Corp:I Reviewed the PPT Presentation And IMHO It Doesn't Support Your (ongoing and oft repeated and by now tiresome) argument.
As I said and you have't responded to: the 24% figure applied to 'tech' compensation is much closer to what is going on at IDCC when one employs a realistic dilution analysis (as opposed to the hyperbolic one you persist in using).
You cite a 10% figure from there that you consider reasonable. However, though what a 'communications' company as opposed to a 'tech' company is remains undefined in the PPT presentation, I think it is pretty clear that 'communications' doesn't refer to the technology side of communications but either the service provider side or the more broadly defined media/communications companies like Sprint on the one hand and AOL/Time Warner on the other.
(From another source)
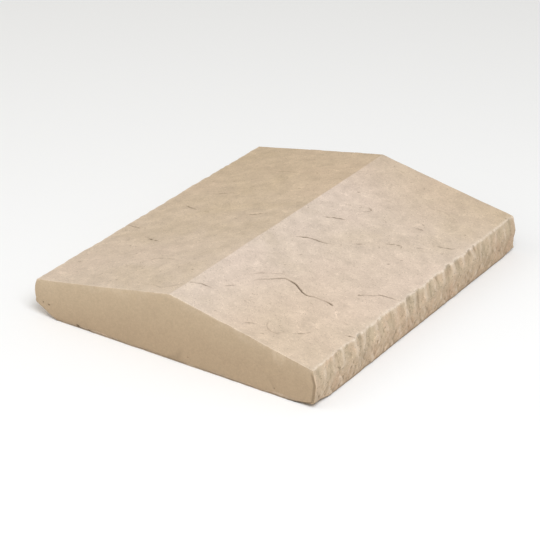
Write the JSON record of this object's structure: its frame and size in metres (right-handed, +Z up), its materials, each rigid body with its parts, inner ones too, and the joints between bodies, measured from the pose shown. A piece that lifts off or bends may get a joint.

You found a figure you like-one that suits your hypothesis--and you're sticking with it. Fine.
As far as I'm concerned that figure is misleading and inapposite--meaning inapplicable--to IDCC.
Similary your 40% dilution figure is misleading and inaccurate and depends on obviously flawed assumptions in your analysis.
So I don't find the figure YOU cite as a fair comparison to be fair at all. Nor do I find your 40% even close to painting an accurate picture.
So the firm giving the presentation might be 'reputable' (I have no way of knowing their reputation) but your miscitation of the figures to suit your own predetermined hypothesis is IMHO less than credible and persuasive.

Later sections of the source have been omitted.